Tony Stacy, a Vietnam-era Navy veteran, has long pushed for the black granite walls to be refurbished and placed at the Coliseum’s main entrance, “where people can actually see them.”

So much for undying gratitude: Steve Duin column

The black granite memorial walls belong at the Coliseum entrance, where the city is now repairing ceiling leaks in the Winterhawk offices below

But Stacy and Lisle agree nothing that dramatic will occur at the Rose Quarter without the approval of the Trail Blazers. The Blazers have both a ground lease on the Moda Center and operational control of the Coliseum until October 2025.

“Are they going to reinvest in the Moda Center? We don’t know yet,” Lisle says. Little will change in the Rose Quarter until the Blazers decide, much to Stacy’s chagrin: “They shouldn’t make the final determination on something that is so important to the veterans.”

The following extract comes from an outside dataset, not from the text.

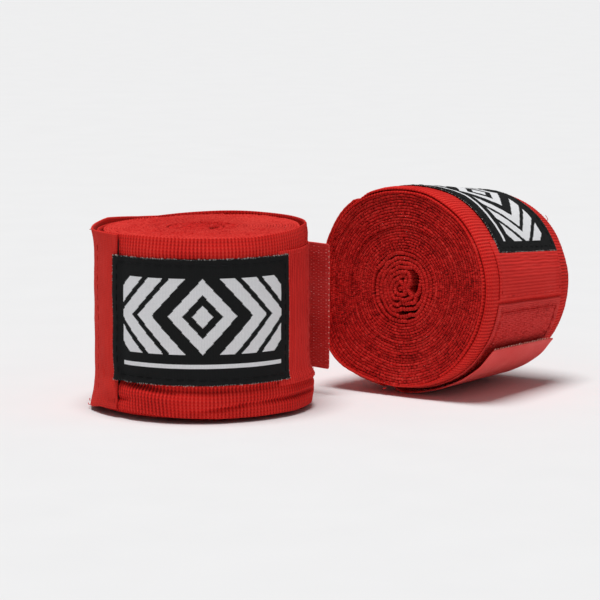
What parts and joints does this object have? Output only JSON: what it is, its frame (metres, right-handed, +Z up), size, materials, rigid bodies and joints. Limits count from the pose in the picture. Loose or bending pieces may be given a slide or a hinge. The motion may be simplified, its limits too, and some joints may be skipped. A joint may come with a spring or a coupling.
{
  "type": "hand wrap",
  "caption": "Pair of red elastic boxing hand wraps rolled up as they come, one standing and one lying, each closed by a hook tape tab over a fuzzy loop patch.",
  "frame": {"origin": "middle of the footprint of the pair, on the surface that both rolls rest on", "axes": "+Z up, +X from the standing roll to the lying roll, +Y to the back, away from the side that the standing label faces"},
  "size_m": [0.1396, 0.103, 0.0625],
  "materials": {
    "ribbed_band": "matt ribbed elastic knit, red",
    "strap_weave": "matt fine weave, red",
    "label_weave": null,
    "label_thread": "fine dark sewing thread",
    "sewing_thread": "red sewing thread",
    "backing_weave": "smooth ribbed tape, red",
    "loop_pile": "fuzzy loop pile, red",
    "hook_tape": "woven nylon tape with moulded hooks, satin"
  },
  "bodies": {
    "standing_roll": {"standing_band": "ribbed_band", "standing_thumb_loop": "strap_weave", "standing_thumb_loop_stitching": "sewing_thread", "standing_closing_strap": "strap_weave", "standing_strap_seam_stitching": "sewing_thread", "standing_label": "label_weave", "standing_label_stitching": "label_thread", "standing_backing_tape": "backing_weave", "standing_backing_tape_stitching": "sewing_thread", "standing_loop_patch": "loop_pile", "standing_loop_patch_stitching": "sewing_thread", "standing_hook_tape": "hook_tape", "standing_hook_tape_stitching": "sewing_thread"},
    "standing_tab_base": {"standing_tab_link_1": "hook_tape"},
    "standing_tab_middle": {"standing_tab_link_2": "hook_tape"},
    "standing_tab_tip": {"standing_tab_link_3": "hook_tape"},
    "lying_roll": {"lying_band": "ribbed_band", "lying_thumb_loop": "strap_weave", "lying_thumb_loop_stitching": "sewing_thread", "lying_closing_strap": "strap_weave", "lying_strap_seam_stitching": "sewing_thread", "lying_label": "label_weave", "lying_label_stitching": "label_thread", "lying_backing_tape": "backing_weave", "lying_backing_tape_stitching": "sewing_thread", "lying_loop_patch": "loop_pile", "lying_loop_patch_stitching": "sewing_thread", "lying_hook_tape": "hook_tape", "lying_hook_tape_stitching": "sewing_thread"},
    "lying_tab_base": {"lying_tab_link_1": "hook_tape"},
    "lying_tab_middle": {"lying_tab_link_2": "hook_tape"},
    "lying_tab_tip": {"lying_tab_link_3": "hook_tape"}
  },
  "joints": [
    {"name": "standing_tab_lift", "type": "hinge", "parent": "standing_roll", "child": "standing_tab_base", "pos_m": [-0.02903, 0.01149, 0.0255], "axis": [0, 0, 1], "range_deg": [-6, 7], "stiffness_Nm_per_rad": 0.01},
    {"name": "standing_tab_bend", "type": "hinge", "parent": "standing_tab_base", "child": "standing_tab_middle", "pos_m": [-0.01885, 0.00819, 0.0255], "axis": [0, 0, 1], "range_deg": [-6, 7], "stiffness_Nm_per_rad": 0.01},
    {"name": "standing_tab_curl", "type": "hinge", "parent": "standing_tab_middle", "child": "standing_tab_tip", "pos_m": [-0.00959, 0.00284, 0.0255], "axis": [0, 0, 1], "range_deg": [-6, 7], "stiffness_Nm_per_rad": 0.01},
    {"name": "pair_spacing", "type": "slide", "parent": "standing_roll", "child": "lying_roll", "axis": [1, 0, 0], "range_m": [0, 0.04]},
    {"name": "lying_tab_lift", "type": "hinge", "parent": "lying_roll", "child": "lying_tab_base", "pos_m": [0.035, 0.012, 0.00052], "axis": [0.5825, 0.8129, -0.0003], "range_deg": [-1, 10], "stiffness_Nm_per_rad": 0.01},
    {"name": "lying_tab_bend", "type": "hinge", "parent": "lying_tab_base", "child": "lying_tab_middle", "pos_m": [0.04357, 0.00586, 0.00238], "axis": [0.5825, 0.8129, -0.0003], "range_deg": [-1, 10], "stiffness_Nm_per_rad": 0.01},
    {"name": "lying_tab_curl", "type": "hinge", "parent": "lying_tab_middle", "child": "lying_tab_tip", "pos_m": [0.05125, 0.00036, 0.0074], "axis": [0.5825, 0.8129, -0.0003], "range_deg": [-1, 10], "stiffness_Nm_per_rad": 0.01}
  ],
  "couplings": [
    {"joint": "standing_tab_bend", "follows": "standing_tab_lift", "ratio": 1},
    {"joint": "standing_tab_curl", "follows": "standing_tab_lift", "ratio": 1},
    {"joint": "lying_tab_bend", "follows": "lying_tab_lift", "ratio": 1},
    {"joint": "lying_tab_curl", "follows": "lying_tab_lift", "ratio": 1}
  ]
}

When I asked Chris Oxley, the Blazers’ senior vice-president of government affairs and strategic initiatives, about Stacy’s proposal, he replied via email, “We lean more to the idea that the entire building was dedicated as a memorial.”

But Oxley added, “With the right planning and buy-in from the veterans’ community, we could certainly support moving the (granite walls) to a location of more prominence around the building.”

So much for undying gratitude: Steve Duin column

Allan F. Knappenberger, before the war

Knappenberger cares much more about honoring the veterans than he does about preserving the building. “I’ve always tried to stay focused on those names,” he says. “The whole thing was built to memorialize veterans, and now those names aren’t even displayed properly. I’m not married to the Coliseum. I’m just trying to get the memorial somewhere where those people are respectfully honored.”

They won’t be on this Veterans Day. What will it say about the city if that’s still the case another year from now?